Italian Pinot Grigio has spent years suffering from its own success. Too many bland supermarket versions turned a genuinely useful grape into shorthand for “safe white wine”. Lugarara reminds you the style can still be crisp, fresh and properly enjoyable when somebody pays attention.

Produced in northern Italy around Veneto, Lugarara leans into the cleaner, lighter end of Italian white wine. Pinot Grigio forms the backbone of the range, bringing citrus, pear and soft orchard fruit alongside that faint almond-like bitterness good Italian examples often carry underneath. Freshness matters more here than power.

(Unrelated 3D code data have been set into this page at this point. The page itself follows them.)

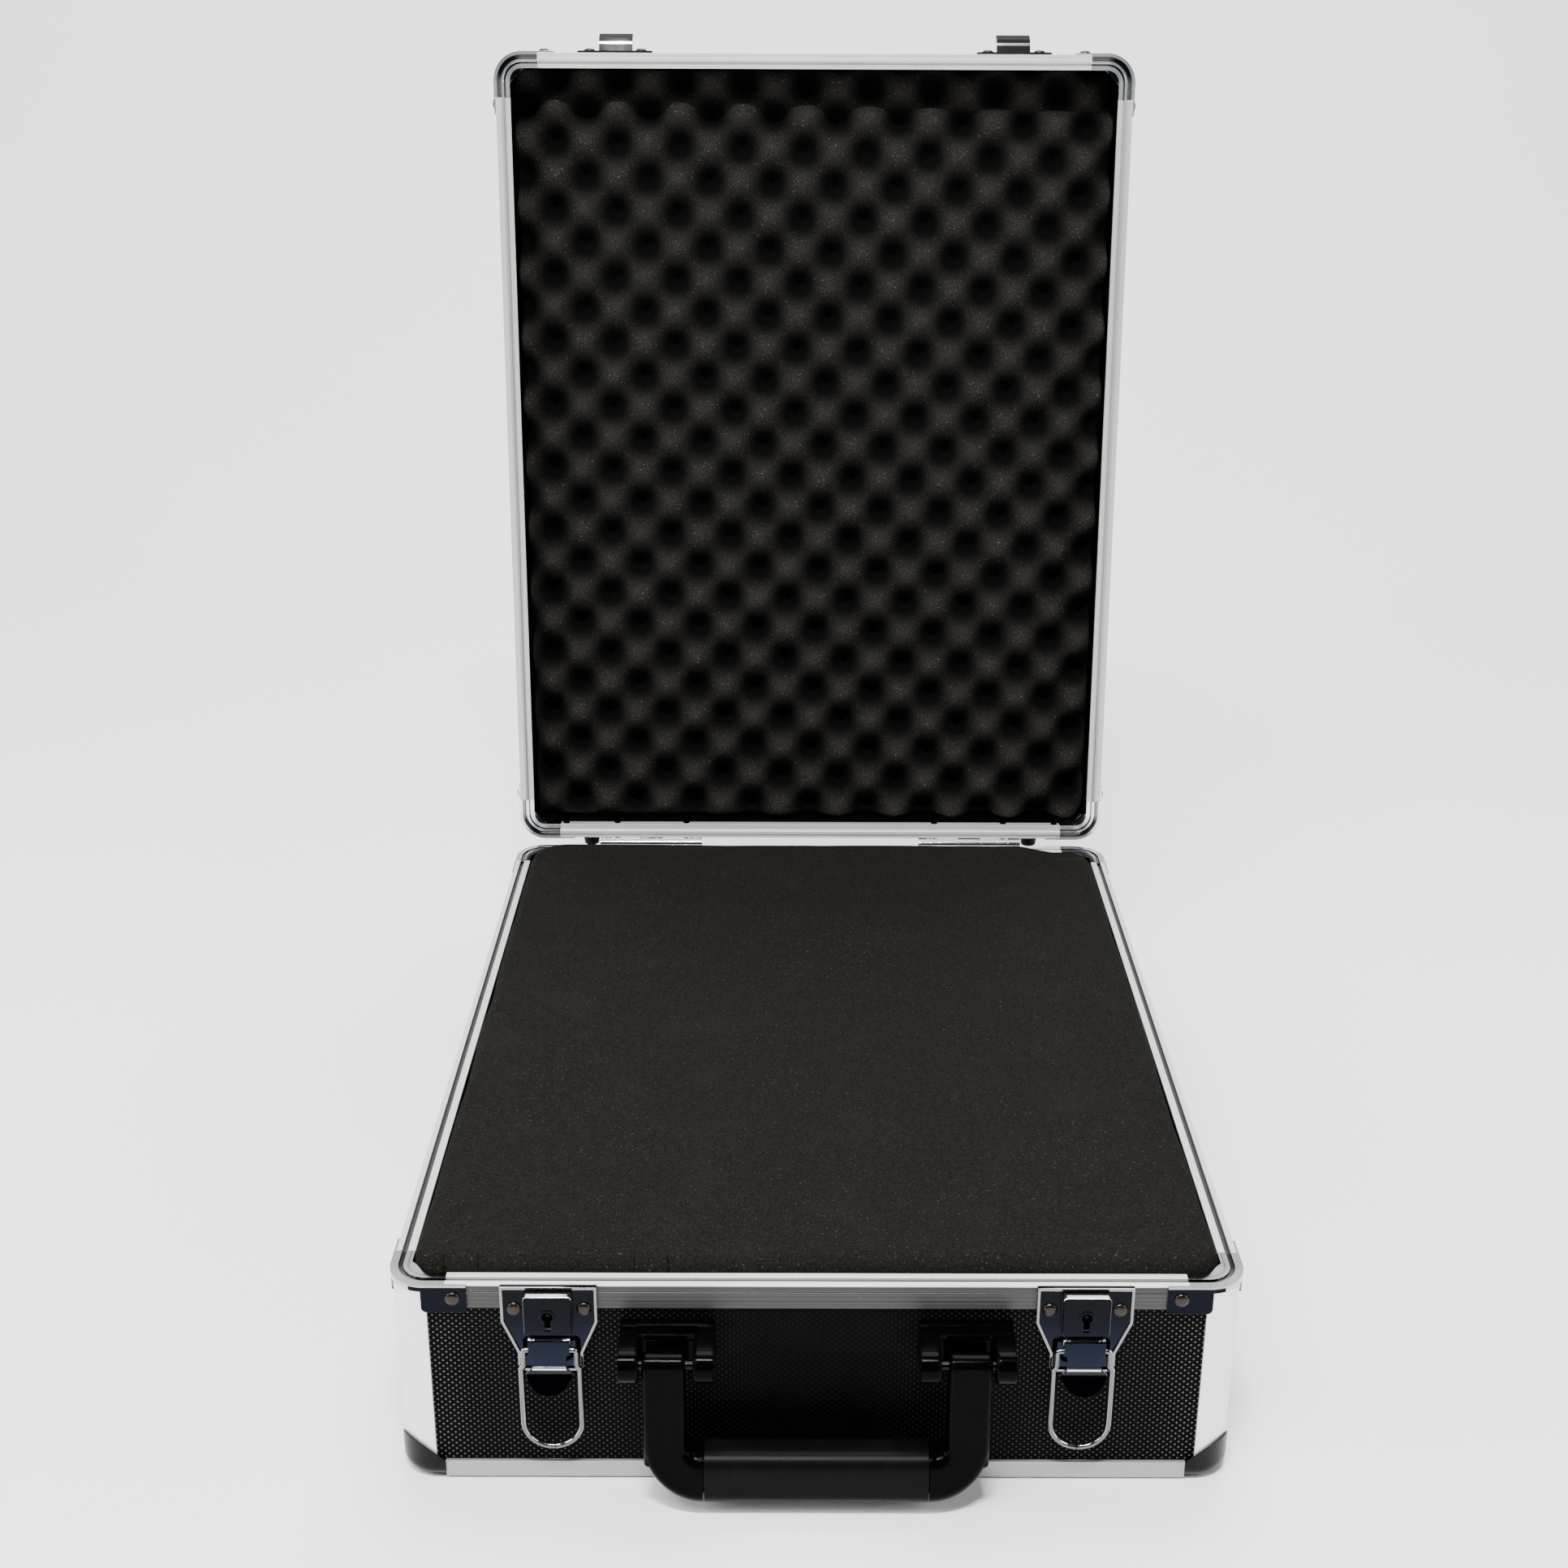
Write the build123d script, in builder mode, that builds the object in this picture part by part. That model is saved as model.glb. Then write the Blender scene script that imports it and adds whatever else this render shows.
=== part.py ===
from build123d import *
import os
from math import cos, radians, sin
from typing import NamedTuple

os.makedirs("parts", exist_ok=True)

# Flight case for a mixer, lid open. Millimetres. +X right, +Y back, +Z up.
# The origin is the centre of the underside of the base.

# Case
case_width = 350.0
case_depth = 450.0
base_height = 98.0
lid_height = 52.0
lid_open_angle = 95.0
closed_gap = 0.3
corner_radius = 15.0
panel_thickness = 4.0
panel_inset = 1.6
field_margin = 15.3
field_corner = 14.0
panel_inner = panel_inset + panel_thickness
wall = 1.5
edge_fit = 0.1

# Rim extrusions
rim_width = 8.0
rim_face = 11.8
rim_web = 3.2
rim_inner_wall = 1.4
rim_inner_depth = 9.0
groove_start = 2.4
groove_width = 2.4
groove_depth = 1.8
tongue_start = 2.7
tongue_width = 1.7
tongue_height = 1.2
face_step = 0.3

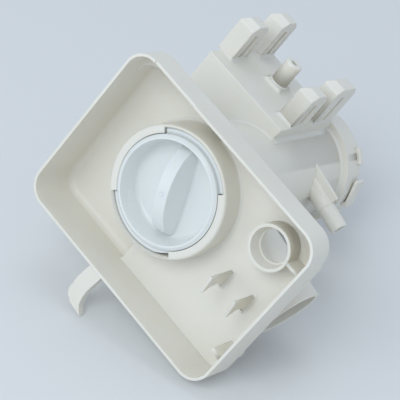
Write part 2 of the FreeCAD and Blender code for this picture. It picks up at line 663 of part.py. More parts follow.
def nipple():
    """The pressure hose's nipple on its raised pad."""
    base = piece("nipple_pad")
    square = sketch_on(base, "XY_Plane", "chamber_top")
    rectangle(square, "0 - nipple_left - pad_side / 2", "0 - nipple_left + pad_side / 2",
              "0 - nipple_forward - pad_side / 2", "0 - nipple_forward + pad_side / 2")
    pad(base, square, "pad_height")
    drill = sketch_on(base, "XY_Plane", "chamber_top + pad_height")
    pocket(base, circle(drill, "0 - nipple_left", "0 - nipple_forward", "nipple_bore"), "pad_height")

    body = piece("hose_nipple")
    foot = sketch_on(body, "XY_Plane", "chamber_top + pad_height")
    pad(body, circle(foot, "0 - nipple_left", "0 - nipple_forward", "nipple_radius"), "nipple_height")
    dress(body, "Chamfer", lies_along(2, "chamber_top + pad_height + nipple_height"), "nipple_chamfer")
    tip = sketch_on(body, "XY_Plane", "chamber_top + pad_height + nipple_height")
    pocket(body, circle(tip, "0 - nipple_left", "0 - nipple_forward", "nipple_bore"), "nipple_height")


def drain_sleeve():
    """The flared sleeve on the basin floor, with a neck, and the rib that ties it to the wall."""
    body = piece("drain_sleeve")
    sketch = sketch_on(body, "XY_Plane", "sleeve_up", across=SLEEVE_RIGHT)
    front = f"({FLOOR} + sleeve_rise)"
    neck = f"({front} - funnel_depth - neck_length)"
    polygon(sketch, [
        ("sleeve_radius - wall", f"wall - {FLOOR}"),
        ("sleeve_radius", f"wall - {FLOOR}"),
        ("sleeve_radius", f"0 - {front}"),
        ("sleeve_radius - funnel_lip", f"0 - {front}"),
        ("funnel_foot", f"0 - {front} + funnel_depth"),
        ("sleeve_bore", f"0 - {front} + funnel_depth"),
        ("sleeve_bore", f"0 - {neck}"),
        ("sleeve_radius - wall", f"0 - {neck}"),
    ])
    revolve(body, sketch)

    rib = piece("sleeve_rib")
    plate = sketch_on(rib, "XY_Plane", "sleeve_up + rib_above - rib_thick")
    rectangle(plate, SLEEVE_RIGHT, SKIRT_RIGHT, f"0 - {front}", f"0 - {FLOOR}")
    pad(rib, plate, "rib_thick")
    around = circle(sketch_on(rib, "XZ_Plane"), SLEEVE_RIGHT, "sleeve_up", "sleeve_radius")
    pocket(rib, around, "housing_length", onward=True)


def hose_fingers():
    """Two flat fingers and a corner rib on the basin floor, which grip the drain hose."""
    for place in ("inner", "outer"):
        body = piece(f"{place}_hose_finger")
        tip = f"0 - {FLOOR} - {place}_finger_rise"
        side = sketch_on(body, "YZ_Plane", f"{TRAY_RIGHT} - {place}_finger_in")
        low_tip = f"({tip} + {place}_finger_slant)"
        arch = [(f"0 - {FLOOR} - {share} * ({place}_finger_rise - {place}_finger_slant)",
                 f"0 - finger_down + {rise} * finger_arch - {share} * finger_lean")
                for share, rise in ((0.84, 0.62), (0.68, 0.94), (0.5, 1), (0.32, 0.8), (0.16, 0.4))]
        polygon(side, [
            (f"0 - {FLOOR}", "0 - finger_down"),
            (f"0 - {FLOOR}", "finger_foot - finger_down"),
            (tip, "finger_foot - finger_down"),
            (low_tip, "0 - finger_down - finger_lean"),
            *arch,
        ])
        pad(body, side, "finger_thick")
    rib = piece("corner_rib")
    foot = sketch_on(rib, "XZ_Plane", FLOOR)
    rectangle(foot, f"{TRAY_RIGHT} - corner_rib_in", SKIRT_RIGHT,
              "0 - corner_rib_down", "corner_rib_thick - corner_rib_down")
    pad(rib, foot, "corner_rib_rise")


def hose_hook():
    """The claw under the tray: shares of its sideways reach and its drop, outside then inside."""
    outside = [(0, 0), (-0.05, 0.26), (-0.09, 0.48), (-0.09, 0.6), (-0.05, 0.615), (-0.08, 0.73),
               (-0.03, 0.82), (0.09, 0.9), (0.26, 0.925), (0.28, 0.955), (0.56, 0.98), (1, 1)]
    inside = [(0.84, 0.93), (0.69, 0.84), (0.61, 0.69), (0.59, 0.54), (0.62, 0.36)]
    body = piece("hose_hook")
    sketch = sketch_on(body, "XZ_Plane", "housing_length - hook_back - hook_width")
    corners = [(f"{across} * hook_tip - hook_left", f"{TRAY_BOTTOM} - {down} * hook_drop")
               for across, down in outside + inside]
    polygon(sketch, corners + [("hook_root - hook_left", TRAY_BOTTOM)])
    pad(body, sketch, "hook_width")


def inlet_pipe():
    """The pipe from the tub, which slopes down to the right from the barrel's side."""
    body = piece("inlet_pipe")
    outside = sketch_on(body, "YZ_Plane", axis=(1, 0, 0), turn="inlet_droop")
    pad(body, circle(outside, f"0 - {INLET_FORWARD}", "0", "inlet_radius"), "inlet_reach")
    root = sketch_on(body, "YZ_Plane", axis=(1, 0, 0), turn="inlet_droop")
    pad(body, circle(root, f"0 - {INLET_FORWARD}", "0", INLET_ROOT), "inlet_root_reach")
    inside = sketch_on(body, "YZ_Plane", axis=(1, 0, 0), turn="inlet_droop")
    circle(inside, f"0 - {INLET_FORWARD}", "0", "inlet_radius - inlet_wall")
    pocket(body, inside, "inlet_reach", onward=True)
    trim_by_barrel(body)


def side_spigot():
    """The small hose spigot beside the pump flange, and the web along its top."""
    body = piece("side_spigot")
    outside = sketch_on(body, "YZ_Plane", axis=(1, 0, 0), turn="spigot_droop")
    pad(body, circle(outside, "0 - spigot_forward", "spigot_offset", "spigot_radius"), "spigot_reach")
    root = sketch_on(body, "YZ_Plane", axis=(1, 0, 0), turn="spigot_droop")
    pad(body, circle(root, "0 - spigot_forward", "spigot_offset", SPIGOT_ROOT), "web_reach")
    inside = sketch_on(body, "YZ_Plane", axis=(1, 0, 0), turn="spigot_droop")
    circle(inside, "0 - spigot_forward", "spigot_offset", "spigot_bore")
    pocket(body, inside, "spigot_reach", onward=True)
    trim_by_barrel(body)

    web = piece("spigot_web")
    plate = sketch_on(web, "XZ_Plane", "spigot_forward - web_thick / 2",
                      axis=(0, 0, 1), turn="0 - spigot_droop")
    rectangle(plate, "0", "web_reach", "spigot_offset", "spigot_offset + spigot_radius + web_above")
    pad(web, plate, "web_thick")
    along = sketch_on(web, "YZ_Plane", axis=(1, 0, 0), turn="spigot_droop")
    circle(along, "0 - spigot_forward", "spigot_offset", SPIGOT_ROOT)
    pocket(web, along, "spigot_reach", onward=True)
    trim_by_barrel(web)


def filter_cap():
    """The bowl-shaped cap with its plug, grip, bayonet lugs, seal ring and spindle."""
    seal_bottom = f"{SEAL_RADIUS} - cap_seal_section"
    half_groove = "(cap_seal_section + fit_gap / 2)"
    turned("filter_cap", [
        ("0", BOWL_FLOOR),
        (BOWL_FOOT, BOWL_FLOOR),
        (BOWL_RADIUS, CREST),
        (f"{BOWL_RADIUS} + crest_width", CREST),
        (CAP_RADIUS, f"{COLLAR_FRONT} + ring_reach"),
        (CAP_RADIUS, CAP_BACK),
        (PLUG_RADIUS, CAP_BACK),
        (PLUG_RADIUS, f"{SEAL_FORWARD} + {half_groove}"),
        (seal_bottom, f"{SEAL_FORWARD} + {half_groove}"),
        (seal_bottom, f"{SEAL_FORWARD} - {half_groove}"),
        (PLUG_RADIUS, f"{SEAL_FORWARD} - {half_groove}"),
        (PLUG_RADIUS, PLUG_BACK),
        (f"{PLUG_RADIUS} - plug_wall", PLUG_BACK),
        (f"{PLUG_RADIUS} - plug_wall", f"{BOWL_FLOOR} - wall"),
        ("0", f"{BOWL_FLOOR} - wall"),
    ])
    for side, angle in (("upper", "0"), ("lower", "180")):
        arc_block(f"{side}_cap_lug", CAP_RADIUS, f"{COLLAR_BORE} - fit_gap", LUG_BACK, LUG_FRONT,
                  f"{angle} + 90", "lug_sweep")
        arc_block(f"{side}_stop_rib", CAP_RADIUS, f"{COLLAR_BORE} - fit_gap", CAP_BACK, LUG_BACK,
                  f"{angle} + lip_sweep / 2 + stop_rib_sweep / 2", "stop_rib_sweep")

    seal = piece("cap_seal")
    section = sketch_on(seal, "XY_Plane")
    revolve(seal, circle(section, SEAL_RADIUS, f"0 - {SEAL_FORWARD}", "cap_seal_section"))

    grip = piece("grip_bar")
    arch = sketch_on(grip, "XY_Plane", axis=(0, 1, 0), turn="0 - grip_angle")
    height = f"({CREST} + grip_proud - {BOWL_FLOOR})"
    radius = f"(({GRIP_SPAN} ^ 2 / 4 + {height} ^ 2) / (2 * {height}))"
    centre = FreeCAD.Vector(0, -number(f"{CREST} + grip_proud - {radius}"), 0)
    half = number(f"{GRIP_SPAN} / 2")
    foot = -number(BOWL_FLOOR)
    line = arch.addGeometry(Part.LineSegment(FreeCAD.Vector(-half, foot, 0), FreeCAD.Vector(half, foot, 0)))
    reach = math.atan2(foot - centre.y, half)
    whole = Part.Circle(centre, FreeCAD.Vector(0, 0, 1), number(radius))
    bow = arch.addGeometry(Part.ArcOfCircle(whole, math.pi - reach, 2 * math.pi + reach))
    fix(arch, line, 1, (f"0 - {GRIP_SPAN} / 2", f"0 - {BOWL_FLOOR}"))
    fix(arch, line, 2, (f"{GRIP_SPAN} / 2", f"0 - {BOWL_FLOOR}"))
    arch.addConstraint(Sketcher.Constraint("Coincident", bow, 1, line, 1))
    arch.addConstraint(Sketcher.Constraint("Coincident", bow, 2, line, 2))
    held = arch.addConstraint(Sketcher.Constraint("Radius", bow, number(radius)))
    arch.setExpression(f"Constraints[{held}]", tied(radius))
    pad(grip, arch, "grip_thick", middle=True)

    turned("cap_spindle", [
        ("0", f"{BOWL_FLOOR} - wall"),
        ("shoulder_radius", f"{BOWL_FLOOR} - wall"),
        ("shoulder_radius", f"{STRAINER_FRONT} + fit_gap"),
        ("spindle_radius", f"{STRAINER_FRONT} + fit_gap"),
        ("spindle_radius", f"{HEAD_BACK} - fit_gap"),
        ("snap_radius", f"{HEAD_BACK} - fit_gap"),
        ("spindle_radius", f"{HEAD_BACK} - fit_gap - snap_length"),
        ("0", f"{HEAD_BACK} - fit_gap - snap_length"),
    ])


def strainer():
    """The basket that catches fluff: open towards the inlet, slotted on the other side."""
    turned("strainer_head", [
        ("spindle_radius + running_gap", HEAD_BACK),
        (STRAINER_RADIUS, HEAD_BACK),
        (STRAINER_RADIUS, STRAINER_FRONT),
        ("spindle_radius + running_gap", STRAINER_FRONT),
    ])
    basket = turned("strainer_basket", [
        (f"{STRAINER_RADIUS} - strainer_wall", END_FRONT),
        (STRAINER_RADIUS, END_FRONT),
        (STRAINER_RADIUS, HEAD_BACK),
        (f"{STRAINER_RADIUS} - strainer_wall", HEAD_BACK),
    ])
    first = f"({END_FRONT} + mouth_margin)"
    last = f"({HEAD_BACK} - mouth_margin)"
    mouth = rectangle(sketch_on(basket, "YZ_Plane"), f"0 - {last}", f"0 - {first}", "0 - mouth_height / 2",
                      "mouth_height / 2")
    pocket(basket, mouth, "barrel_radius", onward=True)
    slots = sketch_on(basket, "YZ_Plane")
    columns = int(number(f"({last} - {first} - slot_length) / slot_pitch")) + 1
    for column in range(columns):
        start = f"(0 - {first} - slot_length - {column} * slot_pitch)"
        for row in range(-2, 3):
            rectangle(slots, start, f"{start} + slot_length", f"{row} * row_pitch - slot_height / 2",
                      f"{row} * row_pitch + slot_height / 2")
    pocket(basket, slots, "barrel_radius")

    end = piece("strainer_end")
    pad(end, circle(sketch_on(end, "XZ_Plane", STRAINER_END), "0", "0", STRAINER_RADIUS), "end_thick")
    openings = sketch_on(end, "XZ_Plane", END_FRONT)
    for row in range(-2, 3):
        edge = f"({abs(row)} * bar_pitch + bar_opening / 2)"
        half = f"sqrt(({STRAINER_RADIUS} - end_rim) ^ 2 - {edge} ^ 2)"
        rectangle(openings, f"0 - {half}", half, f"{row} * bar_pitch - bar_opening / 2",
                  f"{row} * bar_pitch + bar_opening / 2")
    pocket(end, openings, "end_thick")

    aside = "(rail_sweep / 2 + ear_gap + ear_sweep / 2)"
    for side, angle in (("left", f"270 - {aside}"), ("right", f"270 + {aside}")):
        arc_block(f"{side}_guide_ear", STRAINER_RADIUS, PLUG_RADIUS, STRAINER_END, STRAINER_FRONT,
                  angle, "ear_sweep")


front_tray()
collar()
sump_barrel()
pump_connection()
air_chamber()
prongs()
nipple()
drain_sleeve()
hose_fingers()
hose_hook()
inlet_pipe()
side_spigot()
filter_cap()
strainer()

doc.recompute()
failed = [item.Name for item in doc.Objects if {"Invalid", "Error"} & set(item.State)]
failed += [item.Label for item in pieces if item.Shape.isNull() or not item.Shape.isValid()]
if failed:
    raise RuntimeError(f"not built: {failed}")
os.makedirs("parts", exist_ok=True)
for item in pieces:
    item.Shape.exportStep(f"parts/{item.Label}.step")
    print(item.Label, "solids", len(item.Shape.Solids), "volume", round(item.Shape.Volume))
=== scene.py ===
"""Dresses the pump filter housing: rounded mouldings, the cap's bowl and grip, finishes and stage."""

import json
import math

import bmesh
import bpy
import numpy as np
from mathutils import Matrix, Vector
from mathutils.bvhtree import BVHTree


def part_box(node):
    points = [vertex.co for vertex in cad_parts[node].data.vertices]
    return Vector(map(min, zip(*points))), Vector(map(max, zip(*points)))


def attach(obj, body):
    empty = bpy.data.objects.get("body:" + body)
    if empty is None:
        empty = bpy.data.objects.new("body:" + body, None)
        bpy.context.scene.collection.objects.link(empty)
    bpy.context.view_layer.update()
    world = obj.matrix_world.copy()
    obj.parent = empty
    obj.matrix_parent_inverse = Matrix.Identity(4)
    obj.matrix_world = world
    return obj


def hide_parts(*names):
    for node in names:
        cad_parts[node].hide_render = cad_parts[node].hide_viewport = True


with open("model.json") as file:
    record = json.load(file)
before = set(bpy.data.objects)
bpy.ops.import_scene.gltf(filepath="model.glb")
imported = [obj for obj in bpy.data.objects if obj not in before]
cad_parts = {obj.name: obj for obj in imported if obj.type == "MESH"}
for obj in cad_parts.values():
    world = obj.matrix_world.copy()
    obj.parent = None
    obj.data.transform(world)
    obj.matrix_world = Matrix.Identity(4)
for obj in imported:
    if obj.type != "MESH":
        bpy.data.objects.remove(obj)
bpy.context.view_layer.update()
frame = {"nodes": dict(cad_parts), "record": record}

bl_info = {
    "name": "Pump filter housing",
    "version": (1, 0, 0),
    "blender": (4, 5, 0),
    "location": "3D Viewport > Sidebar > Housing",
    "description": "Rounded mouldings, cap and finishes for a washing machine's pump filter housing",
    "category": "Object",
}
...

Northern Italy suits this style perfectly. Cooler nights help preserve acidity, while warm daytime temperatures still allow enough ripeness for texture and fruit character. The result tends to be wines that feel bright and uncomplicated without drifting into complete neutrality.

What works nicely with wines like Lugarara is versatility. Cold glass after work, seafood pasta, grilled vegetables, picnic wine, all covered without much effort. The best Pinot Grigio often operates almost invisibly in the background. Not boring exactly, just extremely easy to keep drinking.

There’s also something reassuringly Italian about the whole approach. Wine as part of everyday life rather than an intellectual exercise. Crisp white wine, decent food, conversation getting gradually louder as the evening goes on. Hard to argue with really.